------ MATERIAL SHOWN ------
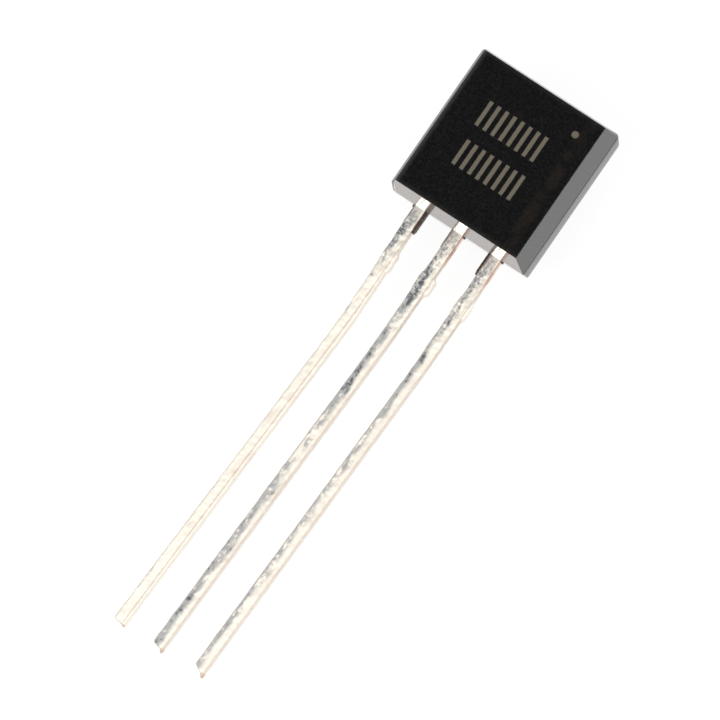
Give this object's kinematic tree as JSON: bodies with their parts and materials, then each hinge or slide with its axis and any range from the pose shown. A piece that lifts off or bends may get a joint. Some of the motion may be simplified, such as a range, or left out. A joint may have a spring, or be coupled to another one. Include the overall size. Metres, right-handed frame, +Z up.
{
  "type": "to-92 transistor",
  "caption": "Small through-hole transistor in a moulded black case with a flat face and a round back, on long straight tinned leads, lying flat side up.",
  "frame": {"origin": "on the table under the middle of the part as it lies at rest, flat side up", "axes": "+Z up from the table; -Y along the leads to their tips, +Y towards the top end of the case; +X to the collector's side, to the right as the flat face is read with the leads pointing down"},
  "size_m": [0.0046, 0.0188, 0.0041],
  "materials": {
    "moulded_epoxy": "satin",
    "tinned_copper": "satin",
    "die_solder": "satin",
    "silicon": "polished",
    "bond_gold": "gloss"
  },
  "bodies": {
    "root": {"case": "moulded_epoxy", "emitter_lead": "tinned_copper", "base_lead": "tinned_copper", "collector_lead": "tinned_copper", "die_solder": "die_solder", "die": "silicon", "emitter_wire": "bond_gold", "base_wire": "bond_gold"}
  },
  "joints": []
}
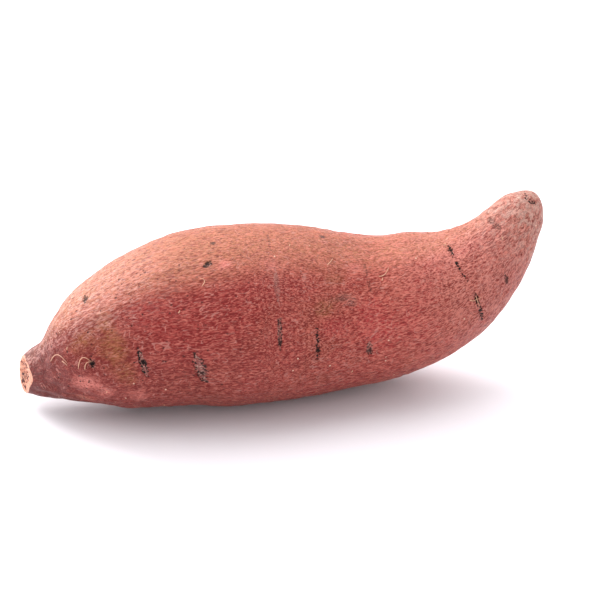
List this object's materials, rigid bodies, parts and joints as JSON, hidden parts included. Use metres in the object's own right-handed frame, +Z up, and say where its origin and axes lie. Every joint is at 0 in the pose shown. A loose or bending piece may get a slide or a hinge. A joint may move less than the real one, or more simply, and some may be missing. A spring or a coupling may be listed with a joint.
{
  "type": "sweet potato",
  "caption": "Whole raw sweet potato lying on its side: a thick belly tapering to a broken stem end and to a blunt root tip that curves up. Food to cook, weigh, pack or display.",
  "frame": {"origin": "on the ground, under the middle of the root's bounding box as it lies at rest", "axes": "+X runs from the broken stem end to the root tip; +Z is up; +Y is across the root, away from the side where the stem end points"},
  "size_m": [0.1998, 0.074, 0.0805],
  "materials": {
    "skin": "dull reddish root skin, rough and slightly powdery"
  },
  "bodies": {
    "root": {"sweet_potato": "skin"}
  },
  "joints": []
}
------
:: EXERCISE DIRECTIONS ::
Produce an exact copy of the whole listing.

:: SOLUTION ::
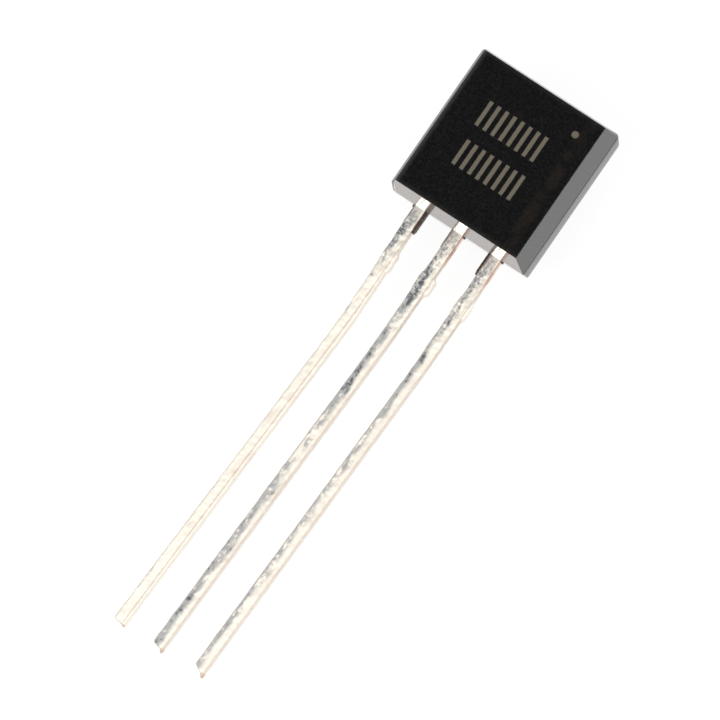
Give this object's kinematic tree as JSON: bodies with their parts and materials, then each hinge or slide with its axis and any range from the pose shown. A piece that lifts off or bends may get a joint. Some of the motion may be simplified, such as a range, or left out. A joint may have a spring, or be coupled to another one. Include the overall size. Metres, right-handed frame, +Z up.
{
  "type": "to-92 transistor",
  "caption": "Small through-hole transistor in a moulded black case with a flat face and a round back, on long straight tinned leads, lying flat side up.",
  "frame": {"origin": "on the table under the middle of the part as it lies at rest, flat side up", "axes": "+Z up from the table; -Y along the leads to their tips, +Y towards the top end of the case; +X to the collector's side, to the right as the flat face is read with the leads pointing down"},
  "size_m": [0.0046, 0.0188, 0.0041],
  "materials": {
    "moulded_epoxy": "satin",
    "tinned_copper": "satin",
    "die_solder": "satin",
    "silicon": "polished",
    "bond_gold": "gloss"
  },
  "bodies": {
    "root": {"case": "moulded_epoxy", "emitter_lead": "tinned_copper", "base_lead": "tinned_copper", "collector_lead": "tinned_copper", "die_solder": "die_solder", "die": "silicon", "emitter_wire": "bond_gold", "base_wire": "bond_gold"}
  },
  "joints": []
}
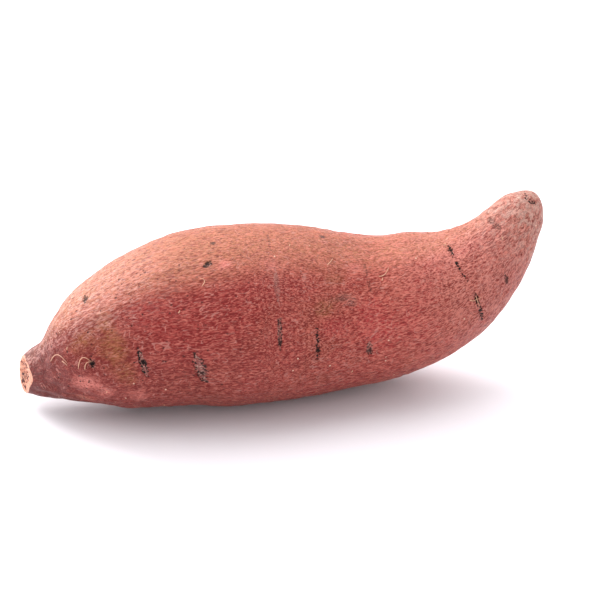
List this object's materials, rigid bodies, parts and joints as JSON, hidden parts included. Use metres in the object's own right-handed frame, +Z up, and say where its origin and axes lie. Every joint is at 0 in the pose shown. A loose or bending piece may get a slide or a hinge. A joint may move less than the real one, or more simply, and some may be missing. A spring or a coupling may be listed with a joint.
{
  "type": "sweet potato",
  "caption": "Whole raw sweet potato lying on its side: a thick belly tapering to a broken stem end and to a blunt root tip that curves up. Food to cook, weigh, pack or display.",
  "frame": {"origin": "on the ground, under the middle of the root's bounding box as it lies at rest", "axes": "+X runs from the broken stem end to the root tip; +Z is up; +Y is across the root, away from the side where the stem end points"},
  "size_m": [0.1998, 0.074, 0.0805],
  "materials": {
    "skin": "dull reddish root skin, rough and slightly powdery"
  },
  "bodies": {
    "root": {"sweet_potato": "skin"}
  },
  "joints": []
}